The one thing we do not need in this awful time is for political leaders to start telling lies. We need the truth. What we are getting are lies. The first big lie came from Yogi Adityanath who declared that there was no shortage of oxygen, beds or drugs in hospitals or Covid centres in his state. He warned that stern action would be taken against those ‘spreading rumours’ about shortages. This is no empty threat. Journalists have been jailed for telling the truth in Uttar Pradesh. This time it will not be easy for Yogi to jail journalists for telling the truth because it is manifest in the pyres that burn night and day, in people begging for beds in hospitals and in those who die outside hospital gates.
More worrying than Yogi’s lies was the pitiful attempt by the Minister of External Affairs to get our embassies to ‘counter one-sided narrative in (the) western media.’ What is the other side? Is there another side to mass pyres in our crematoriums? Is there another side to people dying in hospitals for want of oxygen? Is there another side to those dying outside hospitals because there are no beds available? Is there another side to hospitals posting notices outside their doors warning patients to not expect admission because they have no oxygen?
The western media is reporting what is being reported across India by Indian journalists. With one difference. They do not hesitate to blame the Prime Minister for this catastrophe. They do not hesitate to remind him that just the other day he told the World Economic Forum’s annual meeting that India had done so well in controlling the pandemic that the world could learn from us. They do not hesitate to remind the Prime Minister that even as this lethal second wave was spreading across India, he along with the Home Minister were celebrating the huge crowds at the election rallies they addressed in West Bengal. They do not hesitate to mention that nothing was done to stop the Kumbh Mela until it was too late. Indian journalists do hesitate because criticising the Supreme Leader has consequences.
If Modi wants redemption, he needs first to admit that mistakes were made, and that he commits himself to not making any more. This second wave would have come anyway but it would not have been catastrophic if we had sufficient supplies of vaccines, oxygen and Covid drugs. In this ludicrous and pathetic effort to manage perceptions rather than the pandemic we now have high officials and senior ministers squabbling openly about who is to blame for the mistakes. It does not matter who is to blame.
What matters is that there is almost not a single family in my circle of friends and acquaintances into whose home this dreaded virus has not found its way. There is so much death and disease in the air that people are now terrified of going anywhere even if they have been lucky enough to be counted among the handful of Indians who have managed to get both shots of the vaccination. There is such a severe shortage of vaccines now that chief ministers admit they cannot go ahead with vaccinating all Indians over the age of 18. Within hours of the announcement that this was going to be permitted from May 1, more than one crore people had registered on the official app. Why was this programme announced at all when the shortage of vaccines is a crisis in itself?
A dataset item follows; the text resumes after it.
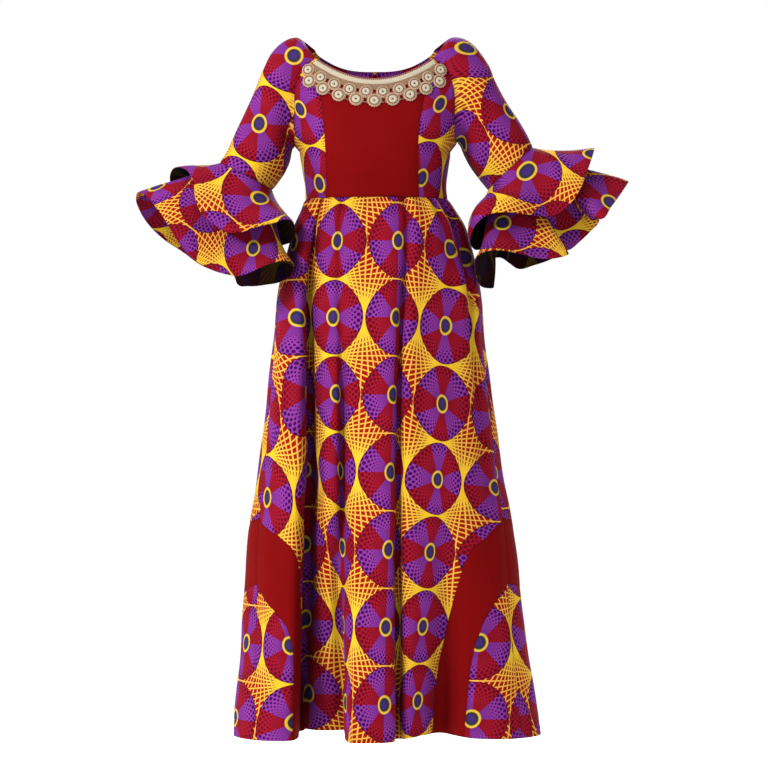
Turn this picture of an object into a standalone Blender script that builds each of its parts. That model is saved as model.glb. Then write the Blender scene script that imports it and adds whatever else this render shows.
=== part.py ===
# A floor-length printed dress with a gathered skirt and two flounces on each sleeve, hollow as if worn.
# Metres, +Z up. The front faces -Y and the shoulders are at the origin.
# Left and right are the viewer's, so +X is right and is the wearer's left.
import math

import bmesh
import bpy
import numpy as np

MM = 0.001
WALL = 1.6 * MM
SEAM_PULL = 0.22 * MM  # each piece stops this far short of its seam line
PRINT = ("wax_print", (0.36, 0.06, 0.12, 1.0), 0.7)
RED = ("plain_red", (0.23, 0.004, 0.005, 1.0), 0.75)
LACE = ("crochet_lace", (0.80, 0.72, 0.56, 1.0), 0.9)

# Bodice
WAIST_HEIGHT = -324 * MM
ARMPIT_HEIGHT = -216.5 * MM
ARMPIT_RISE = {-1: 0.0, 1: 8.5 * MM}  # the right armpit is a little higher
BODY_POWER = 2.4  # above 2 the body's section is squarer than an ellipse
TORSO = (
    # height, middle x, half width, front depth, back depth
    (0, 0, 178, 34, 40),
    (-30, 0, 186, 55, 58),
    (-60, 0, 190, 70, 72),
    (-93, 0, 191, 84, 84),
    (-130, 0, 188, 100, 92),
    (-170, 0, 177, 114, 95),
    (-200, 0, 166, 122, 94),
    (-216.5, 0, 159.5, 125, 93),
    (-224, 0, 151.5, 126, 92),
    (-240, 1, 148, 127, 89),
    (-270, 2, 143.5, 121, 85),
    (-300, 3, 140, 109, 83),
    (-324, 4, 141.5, 100, 83),
)
NECK = {
    "front_drop": 90 * MM,
    "front_rise": 44.5 * MM,
    "front_half": 117 * MM,
    "back_drop": 60.5 * MM,
    "back_rise": 41 * MM,
    "back_half": 120 * MM,
    "back_power": 3,
}
SHOULDER_POINT = (141 * MM, 0.0, -7 * MM)
NECK_BULGE = (4.5 * MM, 3.5 * MM, 4 * MM)
RAGLAN_FRONT = (
    # distance from the middle, height
    (117, -45.5),
    (134, -62),
    (148, -81),
    (157, -106),
    (159, -134),
    (158.5, -166),
    (158.5, -193),
    (159.2, -209),
)
RAGLAN_BACK = (
    # distance from the middle, height
    (120, -19.5),
    (138, -42),
    (150, -71),
    (156, -105),
    (158, -134),
    (158.5, -166),
    (158.5, -193),
    (159.2, -209),
)
SIDE_ROWS = (-224, -237, -256, -280, -303, -324)
PRINCESS = (
    # height, left seam x, right seam x
    (-324, -94, 88),
    (-218, -97, 86),
    (-190, -99, 88),
    (-128, -104, 97),
    (-50, -104, 101),
)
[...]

The next major crisis, as the cardiac surgeon Dr Devi Shetty has pointed out more than once, is going to be a severe shortage of doctors and nurses. He has written articles detailing how this shortage of manpower should be handled but so far there has been no action from the Prime Minister’s task force. Dr Shetty warns that in the next few weeks there will be a shortage of 3.5 lakh medical staff and 5 lakh ICU beds. Will someone up in the cloistered, virtual world inhabited by the Prime Minister and his high officials please listen?
These officials have blood on their hands. People have died because of their criminal incompetence but not one head has rolled. Why? If Narendra Modi wants to redeem more than his image, he must sack the men who have brought us here. We need a new task force that must include scientists, doctors and competent officials. Indian bureaucrats have a long history of failing India in times of crisis. This happens because of their inability to believe that they can make mistakes and because of their colonial training to serve the rulers and not the people. This time desperate Indians are paying the price for their arrogance.
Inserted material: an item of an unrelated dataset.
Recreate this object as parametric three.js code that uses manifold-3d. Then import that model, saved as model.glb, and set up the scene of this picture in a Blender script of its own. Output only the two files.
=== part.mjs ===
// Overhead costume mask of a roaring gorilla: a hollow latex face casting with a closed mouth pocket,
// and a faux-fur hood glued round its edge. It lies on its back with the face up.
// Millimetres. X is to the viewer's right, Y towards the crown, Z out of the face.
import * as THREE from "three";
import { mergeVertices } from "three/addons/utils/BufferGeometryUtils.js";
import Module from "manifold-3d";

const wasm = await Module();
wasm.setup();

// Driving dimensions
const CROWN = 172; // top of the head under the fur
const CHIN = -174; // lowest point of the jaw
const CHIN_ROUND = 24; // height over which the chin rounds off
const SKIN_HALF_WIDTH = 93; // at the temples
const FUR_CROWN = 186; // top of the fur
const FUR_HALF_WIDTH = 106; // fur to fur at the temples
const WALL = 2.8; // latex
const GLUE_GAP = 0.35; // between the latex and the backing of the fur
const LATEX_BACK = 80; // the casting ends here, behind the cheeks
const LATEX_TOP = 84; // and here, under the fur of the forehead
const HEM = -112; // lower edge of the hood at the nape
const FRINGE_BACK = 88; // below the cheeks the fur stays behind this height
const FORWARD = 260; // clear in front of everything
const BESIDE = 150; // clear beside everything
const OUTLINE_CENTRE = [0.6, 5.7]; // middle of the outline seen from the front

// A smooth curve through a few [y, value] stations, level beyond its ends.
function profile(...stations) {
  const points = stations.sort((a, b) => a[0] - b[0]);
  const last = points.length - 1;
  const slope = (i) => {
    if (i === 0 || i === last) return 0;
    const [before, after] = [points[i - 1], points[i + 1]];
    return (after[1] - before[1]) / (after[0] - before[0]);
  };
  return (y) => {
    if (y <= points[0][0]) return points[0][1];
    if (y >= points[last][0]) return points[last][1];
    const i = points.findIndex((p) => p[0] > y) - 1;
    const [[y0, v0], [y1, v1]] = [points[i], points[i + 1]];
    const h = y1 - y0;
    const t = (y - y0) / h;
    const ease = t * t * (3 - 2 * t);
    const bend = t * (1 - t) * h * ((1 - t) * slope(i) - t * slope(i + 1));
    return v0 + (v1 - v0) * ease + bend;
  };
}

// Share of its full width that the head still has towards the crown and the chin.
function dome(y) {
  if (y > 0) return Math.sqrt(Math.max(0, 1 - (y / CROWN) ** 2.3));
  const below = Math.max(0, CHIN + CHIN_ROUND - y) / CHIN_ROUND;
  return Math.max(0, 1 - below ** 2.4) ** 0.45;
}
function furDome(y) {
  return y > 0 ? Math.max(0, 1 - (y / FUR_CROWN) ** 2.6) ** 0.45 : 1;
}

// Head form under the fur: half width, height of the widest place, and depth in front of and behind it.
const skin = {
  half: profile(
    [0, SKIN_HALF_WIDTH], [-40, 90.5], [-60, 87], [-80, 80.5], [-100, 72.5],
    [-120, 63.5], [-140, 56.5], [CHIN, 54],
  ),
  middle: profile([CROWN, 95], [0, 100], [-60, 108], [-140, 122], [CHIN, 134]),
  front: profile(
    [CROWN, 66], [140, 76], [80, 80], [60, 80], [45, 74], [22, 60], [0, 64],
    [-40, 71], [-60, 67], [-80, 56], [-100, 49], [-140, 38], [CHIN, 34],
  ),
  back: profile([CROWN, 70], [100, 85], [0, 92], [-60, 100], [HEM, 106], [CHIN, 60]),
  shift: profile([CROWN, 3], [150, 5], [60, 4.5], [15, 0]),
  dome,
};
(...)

Today, we will learn the results of this round of elections, but I have not mentioned them in this column. This is not an oversight but deliberate. I am so sickened by the obscenely large election rallies that went ahead when people were dying that I no longer care who wins. Modi’s BJP, and it is now totally his, cares so much about winning elections that this time they have cared more about the West Bengal election than about finding a way to stop Indians from dying.
The Prime Minister must accept that it is useless trying to manage perceptions when he needs to manage horrendous realities.